#### [Records provided]
============

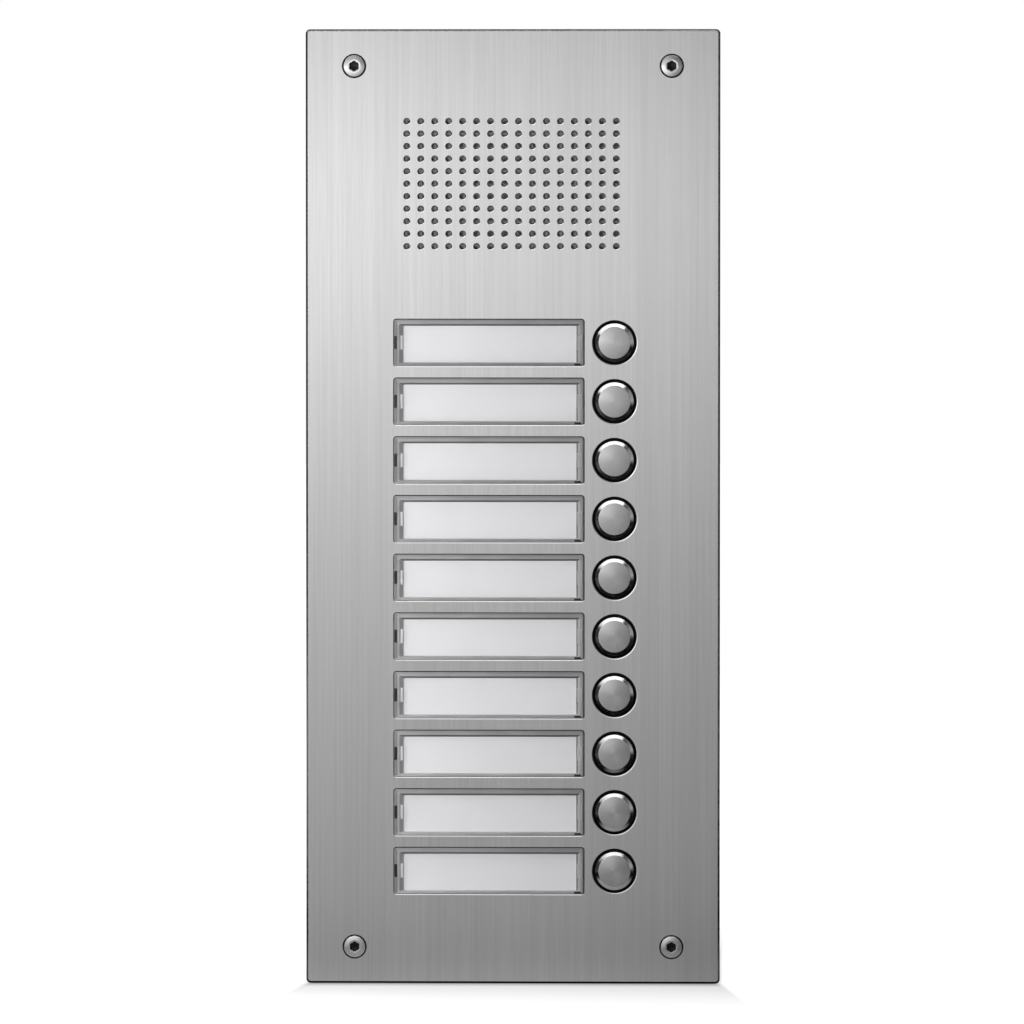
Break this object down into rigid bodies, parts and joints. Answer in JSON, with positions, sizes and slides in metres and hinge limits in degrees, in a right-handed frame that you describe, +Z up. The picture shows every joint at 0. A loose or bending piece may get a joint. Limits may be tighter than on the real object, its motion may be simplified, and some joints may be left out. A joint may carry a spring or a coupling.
{
  "type": "door intercom panel",
  "caption": "Flush-mounted steel door intercom panel with a speech grille, a column of sprung call buttons, backlit name windows and a sheet-steel back box.",
  "frame": {"origin": "the panel's centre on the surface of the wall, behind the faceplate and its gasket", "axes": "+X to the right seen from the street, +Y into the wall, +Z up; the panel faces -Y"},
  "size_m": [0.141, 0.0472, 0.325],
  "materials": {
    "brushed_steel": "brushed up and down, fine hairlines",
    "turned_steel": "turned and satin polished",
    "zinc_steel": "zinc plated, bright",
    "spring_steel": "drawn wire",
    "black_plastic": "moulded, fine matt",
    "grey_plastic": "moulded",
    "clear_plastic": "clear, polished",
    "white_plastic": "translucent white",
    "card": "plain white card",
    "rubber": "soft black",
    "paper": "pressed black paper",
    "mesh": "woven black mesh",
    "board": "green solder mask",
    "brass": "plain"
  },
  "bodies": {
    "root": {"faceplate": "brushed_steel", "wall_gasket": "rubber", "back_box": "zinc_steel", "rivet_nuts": "zinc_steel", "plate_screws": "turned_steel", "button_collars": "black_plastic", "button_carrier": "black_plastic", "name_cards": "card", "light_diffusers": "white_plastic", "weld_studs": "zinc_steel", "stud_nuts": "zinc_steel", "grille_screen": "mesh", "speaker_seal": "rubber", "speaker_basket": "zinc_steel", "speaker_cone": "paper", "speaker_magnet": "zinc_steel", "speaker_clamp": "zinc_steel", "microphone": "turned_steel", "microphone_boot": "rubber", "main_board": "board", "push_switches": "grey_plastic", "backlight_leds": "white_plastic", "board_screws": "zinc_steel", "terminal_block": "grey_plastic", "terminal_screws": "brass", "trimmer_bodies": "grey_plastic", "cable_grommet": "rubber", "return_spring_01": "spring_steel", "return_spring_02": "spring_steel", "return_spring_03": "spring_steel", "return_spring_04": "spring_steel", "return_spring_05": "spring_steel", "return_spring_06": "spring_steel", "return_spring_07": "spring_steel", "return_spring_08": "spring_steel", "return_spring_09": "spring_steel", "return_spring_10": "spring_steel"},
    "speaker_trimmer": {"speaker_trimmer": "white_plastic"},
    "mic_trimmer": {"mic_trimmer": "white_plastic"},
    "button_01": {"call_button_01": "turned_steel"},
    "button_02": {"call_button_02": "turned_steel"},
    "button_03": {"call_button_03": "turned_steel"},
    "button_04": {"call_button_04": "turned_steel"},
    "button_05": {"call_button_05": "turned_steel"},
    "button_06": {"call_button_06": "turned_steel"},
    "button_07": {"call_button_07": "turned_steel"},
    "button_08": {"call_button_08": "turned_steel"},
    "button_09": {"call_button_09": "turned_steel"},
    "button_10": {"call_button_10": "turned_steel"},
    "window_01": {"name_window_01": "clear_plastic"},
    "window_02": {"name_window_02": "clear_plastic"},
    "window_03": {"name_window_03": "clear_plastic"},
    "window_04": {"name_window_04": "clear_plastic"},
    "window_05": {"name_window_05": "clear_plastic"},
    "window_06": {"name_window_06": "clear_plastic"},
    "window_07": {"name_window_07": "clear_plastic"},
    "window_08": {"name_window_08": "clear_plastic"},
    "window_09": {"name_window_09": "clear_plastic"},
    "window_10": {"name_window_10": "clear_plastic"}
  },
  "joints": [
    {"name": "press_01", "type": "slide", "parent": "root", "child": "button_01", "axis": [0, 1, 0], "range_m": [0, 0.0012], "stiffness_N_per_m": 1000, "springref_m": -0.0008, "deforming": ["return_spring_01"]},
    {"name": "press_02", "type": "slide", "parent": "root", "child": "button_02", "axis": [0, 1, 0], "range_m": [0, 0.0012], "stiffness_N_per_m": 1000, "springref_m": -0.0008, "deforming": ["return_spring_02"]},
    {"name": "press_03", "type": "slide", "parent": "root", "child": "button_03", "axis": [0, 1, 0], "range_m": [0, 0.0012], "stiffness_N_per_m": 1000, "springref_m": -0.0008, "deforming": ["return_spring_03"]},
    {"name": "press_04", "type": "slide", "parent": "root", "child": "button_04", "axis": [0, 1, 0], "range_m": [0, 0.0012], "stiffness_N_per_m": 1000, "springref_m": -0.0008, "deforming": ["return_spring_04"]},
    {"name": "press_05", "type": "slide", "parent": "root", "child": "button_05", "axis": [0, 1, 0], "range_m": [0, 0.0012], "stiffness_N_per_m": 1000, "springref_m": -0.0008, "deforming": ["return_spring_05"]},
    {"name": "press_06", "type": "slide", "parent": "root", "child": "button_06", "axis": [0, 1, 0], "range_m": [0, 0.0012], "stiffness_N_per_m": 1000, "springref_m": -0.0008, "deforming": ["return_spring_06"]},
    {"name": "press_07", "type": "slide", "parent": "root", "child": "button_07", "axis": [0, 1, 0], "range_m": [0, 0.0012], "stiffness_N_per_m": 1000, "springref_m": -0.0008, "deforming": ["return_spring_07"]},
    {"name": "press_08", "type": "slide", "parent": "root", "child": "button_08", "axis": [0, 1, 0], "range_m": [0, 0.0012], "stiffness_N_per_m": 1000, "springref_m": -0.0008, "deforming": ["return_spring_08"]},
    {"name": "press_09", "type": "slide", "parent": "root", "child": "button_09", "axis": [0, 1, 0], "range_m": [0, 0.0012], "stiffness_N_per_m": 1000, "springref_m": -0.0008, "deforming": ["return_spring_09"]},
    {"name": "press_10", "type": "slide", "parent": "root", "child": "button_10", "axis": [0, 1, 0], "range_m": [0, 0.0012], "stiffness_N_per_m": 1000, "springref_m": -0.0008, "deforming": ["return_spring_10"]},
    {"name": "lift_window_01", "type": "slide", "parent": "root", "child": "window_01", "axis": [0, -1, 0], "range_m": [0, 0.012]},
    {"name": "lift_window_02", "type": "slide", "parent": "root", "child": "window_02", "axis": [0, -1, 0], "range_m": [0, 0.012]},
    {"name": "lift_window_03", "type": "slide", "parent": "root", "child": "window_03", "axis": [0, -1, 0], "range_m": [0, 0.012]},
    {"name": "lift_window_04", "type": "slide", "parent": "root", "child": "window_04", "axis": [0, -1, 0], "range_m": [0, 0.012]},
    {"name": "lift_window_05", "type": "slide", "parent": "root", "child": "window_05", "axis": [0, -1, 0], "range_m": [0, 0.012]},
    {"name": "lift_window_06", "type": "slide", "parent": "root", "child": "window_06", "axis": [0, -1, 0], "range_m": [0, 0.012]},
    {"name": "lift_window_07", "type": "slide", "parent": "root", "child": "window_07", "axis": [0, -1, 0], "range_m": [0, 0.012]},
    {"name": "lift_window_08", "type": "slide", "parent": "root", "child": "window_08", "axis": [0, -1, 0], "range_m": [0, 0.012]},
    {"name": "lift_window_09", "type": "slide", "parent": "root", "child": "window_09", "axis": [0, -1, 0], "range_m": [0, 0.012]},
    {"name": "lift_window_10", "type": "slide", "parent": "root", "child": "window_10", "axis": [0, -1, 0], "range_m": [0, 0.012]},
    {"name": "turn_speaker_trimmer", "type": "hinge", "parent": "root", "child": "speaker_trimmer", "pos_m": [-0.03, 0.0196, 0.041], "axis": [0, 1, 0], "range_deg": [-135, 135]},
    {"name": "turn_mic_trimmer", "type": "hinge", "parent": "root", "child": "mic_trimmer", "pos_m": [0.03, 0.0196, 0.041], "axis": [0, 1, 0], "range_deg": [-135, 135]}
  ]
}
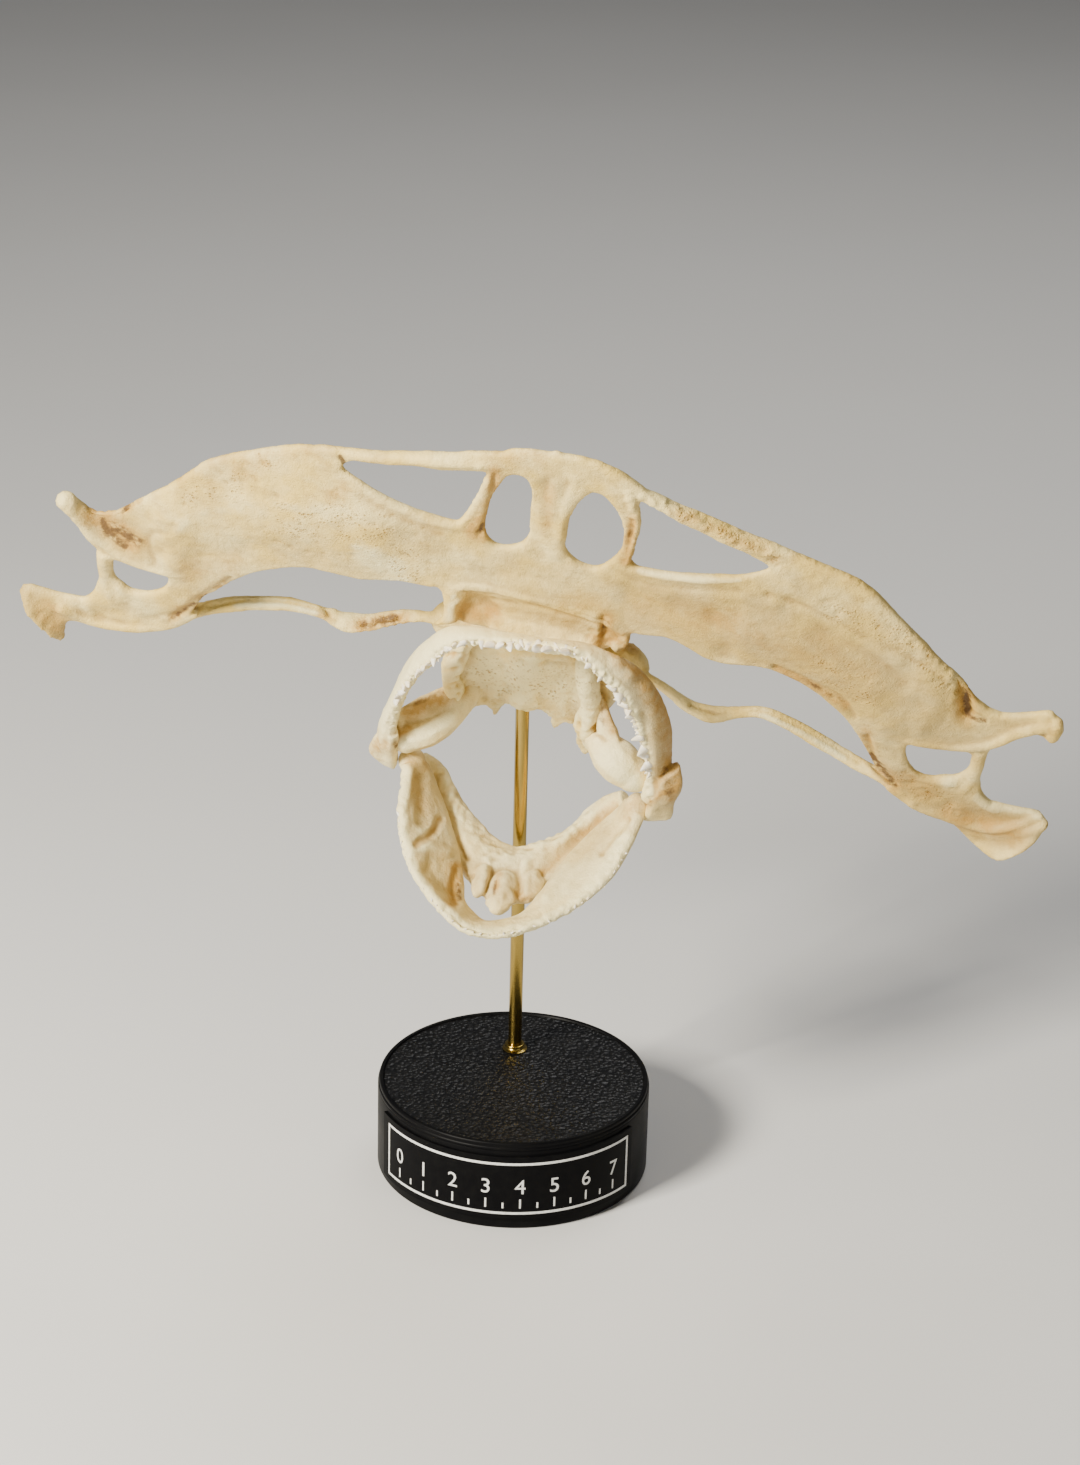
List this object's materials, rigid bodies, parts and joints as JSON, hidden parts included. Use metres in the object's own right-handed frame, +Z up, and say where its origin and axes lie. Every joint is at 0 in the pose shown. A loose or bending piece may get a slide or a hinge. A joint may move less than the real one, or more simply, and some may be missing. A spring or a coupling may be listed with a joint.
{
  "type": "hammerhead shark skull on a stand",
  "caption": "Life-size hammerhead shark skull with wide winged plate and open toothed jaws, mounted on a brass rod in a round black base.",
  "frame": {"origin": "middle of the round base's underside", "axes": "+Z up along the stand, +X to the right across the wings as seen from the label, +Y to the back"},
  "size_m": [0.2908, 0.103, 0.2425],
  "materials": {
    "bone": "dry cream cartilage with fine pores, tan in the hollows",
    "jaw_bone": "paler, whiter dried cartilage with white teeth",
    "brass": "polished round rod",
    "base_black": "satin black paint, pebbled on top",
    "label_black": "black tape with a white frame line"
  },
  "bodies": {
    "root": {"cranium": "bone", "upper_jaw_left": "jaw_bone", "upper_jaw_right": "jaw_bone", "lower_jaw_left": "jaw_bone", "lower_jaw_right": "jaw_bone", "jaw_support_left": "bone", "jaw_support_right": "bone", "tongue_arch": "bone", "stand_rod": "brass", "stand_collar": "brass", "stand_base": "base_black", "stand_label": "label_black"}
  },
  "joints": []
}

============

#### [Task objective]
Quote exactly what appears from the line containing "List this object's" through the final line of the listing above, including both of those lines.

#### [Exercise response]
List this object's materials, rigid bodies, parts and joints as JSON, hidden parts included. Use metres in the object's own right-handed frame, +Z up, and say where its origin and axes lie. Every joint is at 0 in the pose shown. A loose or bending piece may get a slide or a hinge. A joint may move less than the real one, or more simply, and some may be missing. A spring or a coupling may be listed with a joint.
{
  "type": "hammerhead shark skull on a stand",
  "caption": "Life-size hammerhead shark skull with wide winged plate and open toothed jaws, mounted on a brass rod in a round black base.",
  "frame": {"origin": "middle of the round base's underside", "axes": "+Z up along the stand, +X to the right across the wings as seen from the label, +Y to the back"},
  "size_m": [0.2908, 0.103, 0.2425],
  "materials": {
    "bone": "dry cream cartilage with fine pores, tan in the hollows",
    "jaw_bone": "paler, whiter dried cartilage with white teeth",
    "brass": "polished round rod",
    "base_black": "satin black paint, pebbled on top",
    "label_black": "black tape with a white frame line"
  },
  "bodies": {
    "root": {"cranium": "bone", "upper_jaw_left": "jaw_bone", "upper_jaw_right": "jaw_bone", "lower_jaw_left": "jaw_bone", "lower_jaw_right": "jaw_bone", "jaw_support_left": "bone", "jaw_support_right": "bone", "tongue_arch": "bone", "stand_rod": "brass", "stand_collar": "brass", "stand_base": "base_black", "stand_label": "label_black"}
  },
  "joints": []
}